Running download_*sh puts symbolic links in SIRF/data/examples resulting then in git saying the data folder has changed (always tricky with submodules).

It would be better to just put this somewhere else, and then adapt the relevant demos.

casperdcl commented 4 years ago

should also not download to ~/data which is often destroyed... Ideally should be able to specify download to e.g. /devel/data in docker containers

ashgillman commented 3 years ago

I think they could be downloaded to a directory within this repo that we .gitignore?

Also needs to be updated for BrainWeb in the synergistic folder.

I'm happy to take this, but I have limited time this week and next due to a disrupted schedule. Does SIRF-Exercises 3.0 need to be released at the same time as SIRF?
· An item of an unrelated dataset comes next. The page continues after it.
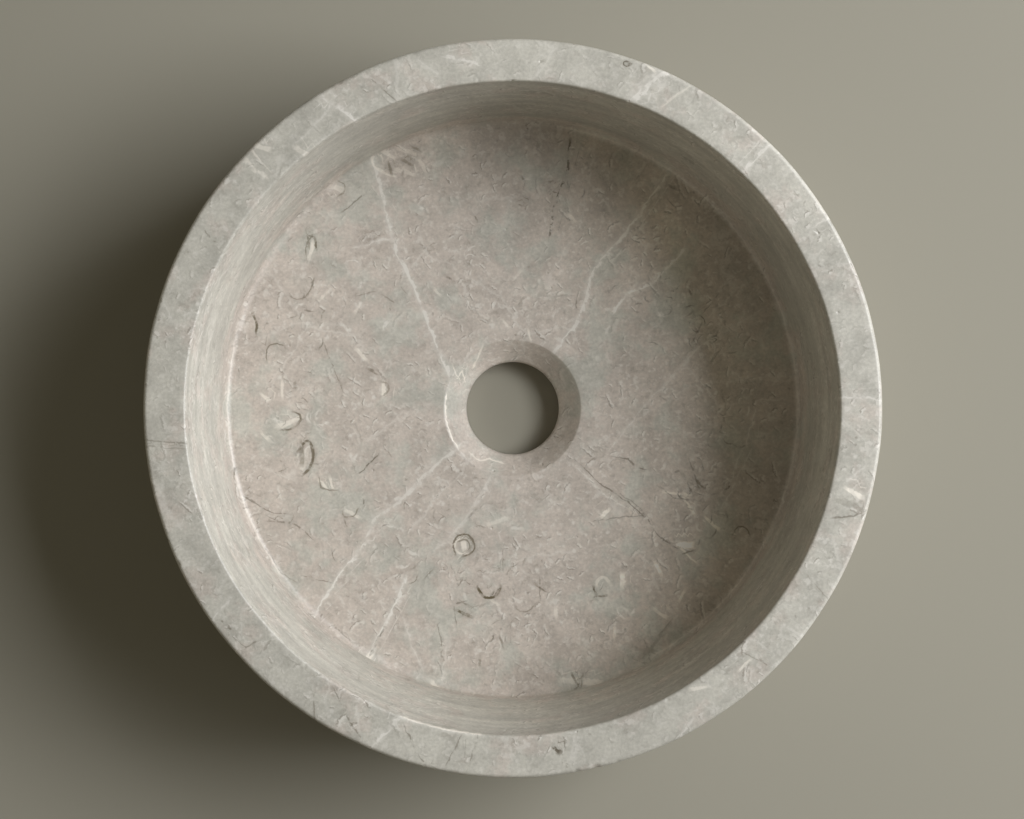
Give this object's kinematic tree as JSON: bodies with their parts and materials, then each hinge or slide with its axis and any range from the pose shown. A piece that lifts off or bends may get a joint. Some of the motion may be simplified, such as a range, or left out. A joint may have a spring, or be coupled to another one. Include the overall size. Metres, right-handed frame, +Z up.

ashgillman commented 3 years ago

(i.e., if there is some flexibility please assign me)

KrisThielemans commented 3 years ago

@ashgillman I think @evgueni-ovtchinnikov hasn't had time for this yet. If this is something you could tackle today or so, maybe it'll help him.

ashgillman commented 3 years ago

Sure, I'll have a look now. But I'm still not sure we've agreed on an ideal location? I'm no longer convinced my suggestion to load into the SIRF-exercises is a good idea.

I don't like the idea of where it is now, being the install location. It should be a user-accessible location by default.

A pretty common pattern would be ~/.<appname>/..., so ~/.sirf-exercises/share/ or ~/.sirf/share/, or perhaps like ~/.local/share/sirf-exercises/ and then have this overridable by some variable like $SIRF_EXERCISES_PATH that is set in the VM or Docker to whatever else is wanted.

KrisThielemans commented 3 years ago

Note that there are actually 2 places that we are talking about

I've changed the title of the issue to make this clearer.

The trouble is that ~ is not ideal on our docker containers. It will be local to the container, which means that whenever people upgrade, they will have tno longer have access to the data , unless they copy it etc. At the moment, the container is set-up such that it mounts a directory from the user in /devel (not `~/devel' by the way).

Some other difficulties

I think for a novice user, it makes most sense if the data are extracted "in" SIRF-exercises somewhere. It also means that the notebooks "know" where it is (as they can find out where they are presumably). I think SIRF-exercises/data makes most sense. An advanced user can link that to somewhere else I guess

ashgillman commented 3 years ago

Defaulting the download itself to something like /tmp might make sense.

The small problem with SIRF-exercises/data is its a little bit more delicate. In notebooks, would we use ../../data/...? Then if they are moved they have to change - not a terrible sacrifice though.

ashgillman commented 3 years ago

An advanced user can link that to somewhere else I guess

But we don't supply that mechanism right? You want simple - no environment variable lookup?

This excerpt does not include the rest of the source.